TORONTO -- A former marker of Ontario's mandatory, high-stakes Grade 10 literacy test is "blowing the whistle" on a scoring process he describes as confusing, unfair and fundamentally flawed. Carlo Ricci, who teaches English at Nipissing University in North Bay, spent a week in 2002 as a marker for Ontario's Education Quality and Accountability Office, which administers the test.
It was a week fraught with confusion, tension and frustration, Ricci writes in an article to appear this month in Our Schools, Our Selves, a quarterly journal published by the Canadian Centre for Policy Alternatives.
Standards were changed on the fly and markers and EQAO supervisors clashed frequently over opposing views of whether the answers to certain test questions should be deemed correct, he said.
"We had to get a EQAO supervisory officer to come into our room to try to calm people down because they were so upset at the fact this is nonsense," Ricci said in an interview.

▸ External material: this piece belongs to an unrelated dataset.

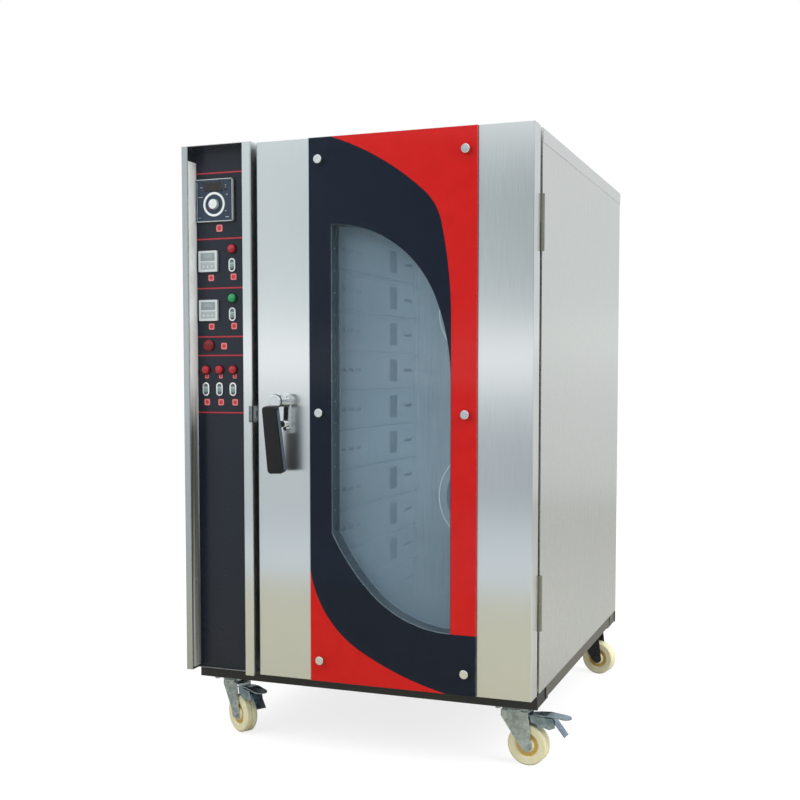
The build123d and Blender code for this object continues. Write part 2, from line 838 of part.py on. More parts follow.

"When our group leader would come around, she would mark and there were disagreements all the time . . . There was clearly a lot of frustration and tension in the room."
Of all the many provincewide tests introduced by the former Conservative government since 1995, the high-stakes literacy test has stirred the most controversy because students must pass it to graduate.
A group of parents has already threatened to sue the province if it doesn't abolish the test, which it considers an unfair evaluation for students with special needs or in the less advanced "applied" stream.
Marguerite Jackson, the EQAO's chief executive, said in an interview Friday that Ricci's experience is not an indication of widespread problems with the test or the marking process.
"It is a reflection of one individual's experience, and that experience is a very small part of the whole process," Jackson said.
"Therefore it is not reflective of the marking process that we use."
That process, she said, occurs in three stages.
The first involves a team of professional educators who devise an answer key and identify samples of student writing to illustrate what makes the grade.
The second stage, the one in which Ricci participated, is the analytic marking stage, which involves only those students who narrowly passed or failed the test, Jackson said.
"In the analytic marking, what we're looking for is information that we can give back to the student that both the student and the teacher will have to know what they need to do to meet the standard we're looking for."
Students who fail the test have an opportunity to write it again the next year. If they fail a second time, they can take a remedial literacy course in the latter half of their Grade 12 year.
David Baker, the lawyer representing the parents, said he's heard from a number of former test markers who echo Ricci's claims.
"What they do discuss . . . is the chaotic nature of the marking process, the highly subjective nature of the marking process and the real concerns they have about the validity of the test."
In his article, Ricci describes how he and several fellow markers grew increasingly frustrated with the test's subjectivity and with guidelines and marking templates that seemed to be constantly changing.
Often, he said, supervisors would instruct markers to tear out sections from their guidebooks -- sections the markers had been using as guides the day before.
"They'd say, go to your binders, turn to this page; that exemplar we've discovered is flawed, so take that page to the shredder and throw it out," Ricci said. "People were saying, 'This is the basis that I was using to mark all along, and now you're asking me to throw it out.' People were upset about that."